Do braków kadrowych Lecha odniósł się też Mamrot, który zagra tylko bez Frankowskiego i Wasiluka: – Myślę, że to będzie dla nas najtrudniejszy mecz z tych wszystkich, co graliśmy do tej pory. Lech jest zespołem bardzo dobrym zarówno w ofensywie, jak i defensywie. Druga sprawa to to, że Lech ma tak szeroką i wyrównaną kadrę, że brak tych piłkarzy nie powinien być większym problemem.
***
Ale zanim hit, twierdza Kielce przyjmie nabierającą wiatr w żagle Wisłę Płock, o której pisaliśmy w tym tygodniu:
Prosta statystyka: w pierwszych siedmiu meczach Wisła zdobyła zaledwie siedem punktów. W ciągu czterech kolejnych licznik zatrzymał się na dziesięciu oczkach. Siedemnaście punktów gwarantuje jej teraz w miarę bezpieczną pozycję w środku stawki (przewaga dziewięciu nad strefą spadkową). Nic swego czasu nie rokowało, że za chwilę może być aż tak dobrze. Kluczowym momentem był wyjazdowy remis z Zagłębiem Lubin. Miedziowi podrażnieni po porażce z Legią, na Wisłę wyszli z taką determinacją, jakby za chwilę miał się kończyć świat. Szybko strzelili dwie bramki, ale przyjezdni pokazali determinację i za sprawą Piątkowskiego i Vareli doprowadziła do wyrównania. Drużyna pokazała charakter, odrobiła dwie bramki na trudnym terenie, i zyskała nieodzowną wiarę w siebie. Co najważniejsze – poszła za ciosem. Najwięcej mówią same wyniki:
3:1 z Pogonią Szczecin.
3:1 z Cracovią Kraków.
1:0 z Bruk-Bet Termaliką.
Brzęczek nie tylko ugrał dziesięć punktów na dwanaście możliwych, nie tylko wygrał trzy ostatnie mecze. Przede wszystkim sprawił, ze zespół, którego ofensywa była ekwiwalentem naostrzonej łodygi mlecza, teraz strzela ostrą amunicją i każdego potrafi zranić. Najgroda trenera miesiąca w pełni uzasadniona.

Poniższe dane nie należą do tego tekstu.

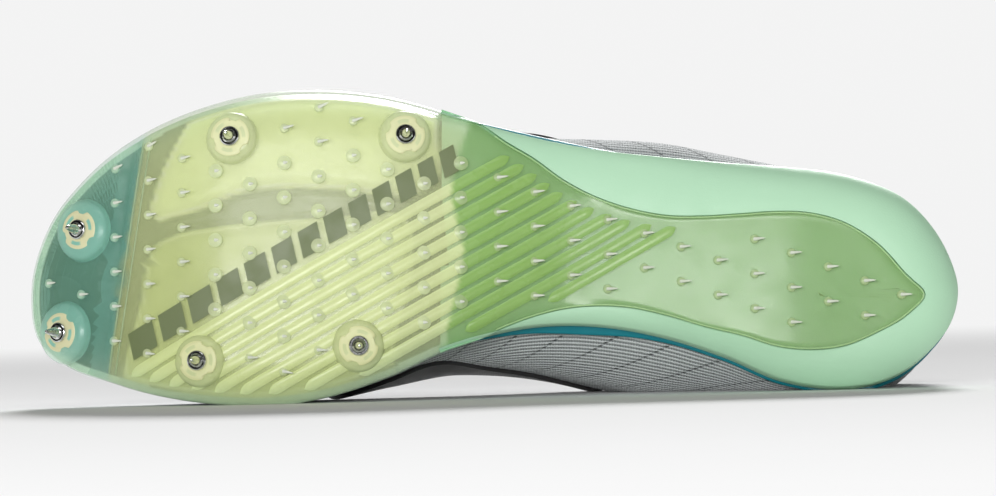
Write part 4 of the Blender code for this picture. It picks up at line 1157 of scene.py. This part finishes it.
def pin_places():
    """Plan places of the small pins, in columns across the sole."""
    places = []
    station = PIN_START
    for column in range(PIN_COLUMNS):
        for row in range(*PIN_ROWS):
            across = PIN_ROW_START + PIN_SHIFT * column + PIN_ROW_PITCH * row
            places.append((station, across))
        station += PIN_PITCH if column < PIN_FRONT_COLUMN else PIN_PITCH_FRONT
    plan = np.array(places)
    plan = plan[np.abs(plan[:, 1]) < BALL_WIDTH / 2]
    held = inside(plan, PLATE_EDGE) & (edge_distance(plan, PLATE_EDGE) > PIN_MARGIN)
    return plan[held & clear_of_bosses(plan, 0.0012)]


def make_pins(material, clear):
    """Small sharp pins raked towards the heel, each on its own round pad."""
    pads, needles = [], []
    for plan in pin_places():
        normal = plate_normal(plan)
        seat = Vector((*plan, float(plate_underside(plan[None])[0])))
        ribbed = RIBBED_ZONE[0] < plan[0] < RIBBED_ZONE[1] and abs(plan[1]) < RIBBED_ZONE[2]
        radius = PIN_PAD_WIDE if ribbed else PIN_PAD
        pad = [(0, -0.0003), (radius, -0.0003), (radius, 0.0003), (0.8 * radius, 0.00055), (0, 0.00062)]
        pads.append(turned_shape(pad, seat, normal, 14))
        rake = (normal + Vector((-PIN_RAKE, 0.35 * plan[1] / BALL_WIDTH, 0))).normalized()
        length = PIN_LENGTH_SHORT if ribbed else PIN_LENGTH
        needle = [(0, -0.0002), (0.00058, 0.0), (0.00046, 0.35 * length), (0.00026, 0.75 * length),
                  (0, length)]
        needles.append(turned_shape(needle, seat + normal * 0.0004, rake, 8))
    shape = joined(pads)
    add_piece("pin_pads", shape, material, tint=zone_tint(shape[0]) * 0.6 + PAD_MILK)
    add_piece("pin_needles", joined(needles), clear)


def make_print(material):
    """A plain printed row of slanting dashes beside the first rib, growing narrower to the back."""
    start, end = rib_ends(0)
    along = unit(end - start)
    side = np.array((along[1], -along[0]))
    shapes = []
    reach = DASH_START
    for dash in range(DASH_COUNT):
        width = DASH_WIDE + (DASH_NARROW - DASH_WIDE) * dash / (DASH_COUNT - 1)
        rows = []
        for across in np.linspace(DASH_LOW, DASH_HIGH, 9):
            spots = reach + DASH_SLANT * across + np.linspace(0, width, 5)
            plan = start + spots[:, None] * along + across * side
            rows.append(at_height(plan, plate_underside(plan) - DASH_LIFT))
        reach += width + DASH_GAP
        plan = np.vstack(rows)[:, :2]
        if (inside(plan, PLATE_EDGE) & (plan[:, 0] > CUSHION_START)).all():
            shapes.append(grid_shape(np.stack(rows)))
    add_piece("printed_dashes", joined(shapes), material)


def pod_plan(rows):
    corners = np.array([(x * LENGTH, y * BALL_WIDTH) for x, y in rows])
    return closed_spline(corners, 8)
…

W Koronie najwięcej mówiło się o… Probierzu. Liga nie grała, a Lettieri zdążył się poprztykać z bossem Cracovii. Dlaczego? Pasy miały zagrać sparing z kielczanami, ale się z tego wycofały: – Brakuje nam tego meczu. Też po to, żeby zostać w rytmie. Dejmek, Kiełb czy Kaczarawa nie mieli okazji wystąpić w normalnym spotkaniu.
Koronie może brakować więc meczowych minut, szczególnie tym graczom, którzy dopiero wracają do grania. Na pewno braknie Rymaniaka, który jest złożony chorobą i ostatnie cztery dni spędził w łóżku. Lettieri jednak zdążył się już przyzwyczaić do tego, że musi rotować składem, także pożaru raczej nie będzie.